From the records below, copy every line that contains the word "hidden".
[Begin DATA FOR THIS EXERCISE]
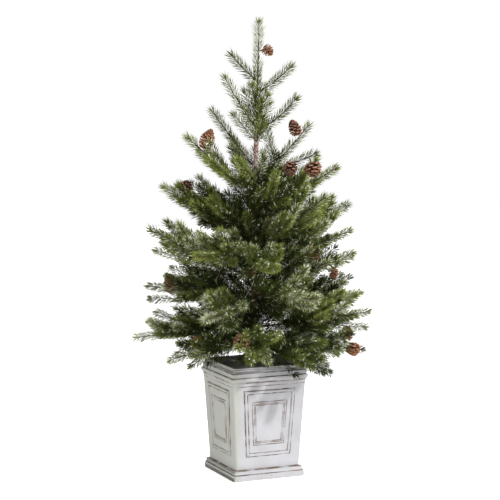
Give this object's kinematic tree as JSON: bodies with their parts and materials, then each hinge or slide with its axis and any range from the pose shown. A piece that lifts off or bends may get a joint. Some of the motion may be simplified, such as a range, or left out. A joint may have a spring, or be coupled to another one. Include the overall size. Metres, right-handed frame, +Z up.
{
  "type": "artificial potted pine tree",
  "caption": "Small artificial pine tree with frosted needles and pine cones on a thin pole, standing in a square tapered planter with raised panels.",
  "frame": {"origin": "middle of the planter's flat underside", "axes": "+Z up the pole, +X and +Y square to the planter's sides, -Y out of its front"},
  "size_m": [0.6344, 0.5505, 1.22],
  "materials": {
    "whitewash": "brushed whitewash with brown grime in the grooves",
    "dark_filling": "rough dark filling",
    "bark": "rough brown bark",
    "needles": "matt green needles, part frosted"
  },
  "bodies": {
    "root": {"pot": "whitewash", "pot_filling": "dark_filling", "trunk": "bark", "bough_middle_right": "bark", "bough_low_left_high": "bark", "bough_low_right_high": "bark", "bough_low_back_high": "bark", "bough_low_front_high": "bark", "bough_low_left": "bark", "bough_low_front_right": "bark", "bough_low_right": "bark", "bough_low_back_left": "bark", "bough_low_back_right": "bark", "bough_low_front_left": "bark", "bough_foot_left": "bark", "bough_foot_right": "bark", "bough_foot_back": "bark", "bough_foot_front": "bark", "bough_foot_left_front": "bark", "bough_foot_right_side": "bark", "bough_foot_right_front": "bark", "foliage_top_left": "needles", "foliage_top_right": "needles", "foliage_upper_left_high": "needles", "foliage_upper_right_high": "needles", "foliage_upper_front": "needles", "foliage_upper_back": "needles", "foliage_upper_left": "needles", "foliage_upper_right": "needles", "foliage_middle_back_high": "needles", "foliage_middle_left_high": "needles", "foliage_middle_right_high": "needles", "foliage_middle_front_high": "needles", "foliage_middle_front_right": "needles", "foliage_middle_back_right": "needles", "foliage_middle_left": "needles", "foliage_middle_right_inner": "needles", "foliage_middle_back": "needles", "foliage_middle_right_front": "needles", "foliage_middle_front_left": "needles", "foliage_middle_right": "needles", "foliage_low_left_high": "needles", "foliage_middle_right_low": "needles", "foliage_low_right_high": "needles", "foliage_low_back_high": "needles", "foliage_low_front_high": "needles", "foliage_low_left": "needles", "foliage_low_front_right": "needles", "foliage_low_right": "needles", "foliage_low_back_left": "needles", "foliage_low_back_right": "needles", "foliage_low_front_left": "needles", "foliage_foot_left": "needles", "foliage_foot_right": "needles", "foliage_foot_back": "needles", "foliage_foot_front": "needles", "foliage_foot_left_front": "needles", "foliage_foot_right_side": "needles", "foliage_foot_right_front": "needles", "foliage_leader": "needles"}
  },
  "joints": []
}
[End DATA FOR THIS EXERCISE]
[Begin DATA FOR THIS EXERCISE]
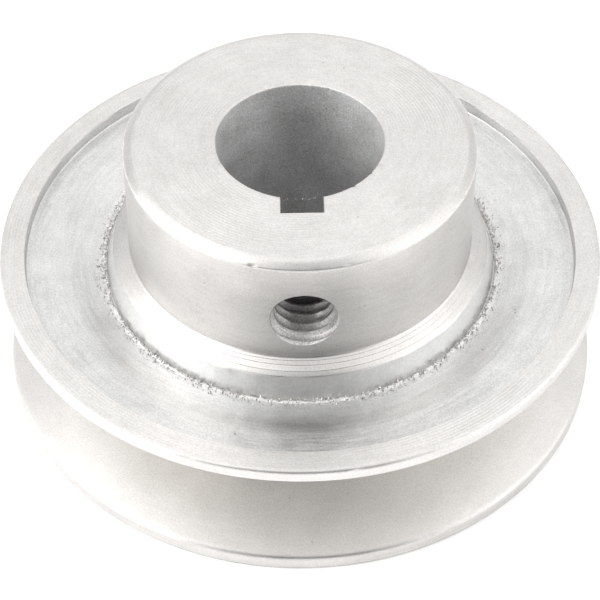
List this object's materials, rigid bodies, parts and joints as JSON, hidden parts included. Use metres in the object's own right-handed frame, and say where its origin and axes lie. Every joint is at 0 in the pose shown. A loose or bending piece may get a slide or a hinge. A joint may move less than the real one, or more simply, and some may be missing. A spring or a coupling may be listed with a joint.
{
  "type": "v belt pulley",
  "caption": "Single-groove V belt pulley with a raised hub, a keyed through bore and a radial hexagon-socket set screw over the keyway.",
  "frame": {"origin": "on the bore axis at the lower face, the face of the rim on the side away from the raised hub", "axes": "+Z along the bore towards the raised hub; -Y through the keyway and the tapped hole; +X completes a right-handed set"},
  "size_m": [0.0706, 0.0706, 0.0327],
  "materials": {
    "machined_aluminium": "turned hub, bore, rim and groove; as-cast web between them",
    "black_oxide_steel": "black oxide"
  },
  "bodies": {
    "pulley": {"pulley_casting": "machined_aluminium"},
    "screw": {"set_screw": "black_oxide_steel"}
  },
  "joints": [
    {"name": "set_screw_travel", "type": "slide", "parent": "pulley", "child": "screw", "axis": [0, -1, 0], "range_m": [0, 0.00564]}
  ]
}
[End DATA FOR THIS EXERCISE]
[Begin DATA FOR THIS EXERCISE]
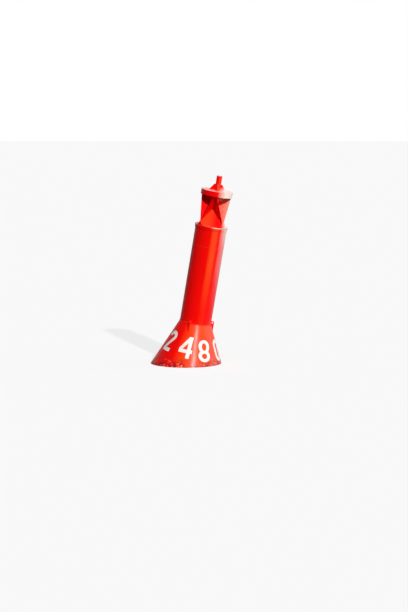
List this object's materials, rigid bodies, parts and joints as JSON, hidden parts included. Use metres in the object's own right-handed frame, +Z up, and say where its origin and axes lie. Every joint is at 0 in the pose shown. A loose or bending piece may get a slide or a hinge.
[End DATA FOR THIS EXERCISE]
FULL ANSWER:
List this object's materials, rigid bodies, parts and joints as JSON, hidden parts included. Use metres in the object's own right-handed frame, and say where its origin and axes lie. Every joint is at 0 in the pose shown. A loose or bending piece may get a slide or a hinge. A joint may move less than the real one, or more simply, and some may be missing. A spring or a coupling may be listed with a joint.
List this object's materials, rigid bodies, parts and joints as JSON, hidden parts included. Use metres in the object's own right-handed frame, +Z up, and say where its origin and axes lie. Every joint is at 0 in the pose shown. A loose or bending piece may get a slide or a hinge.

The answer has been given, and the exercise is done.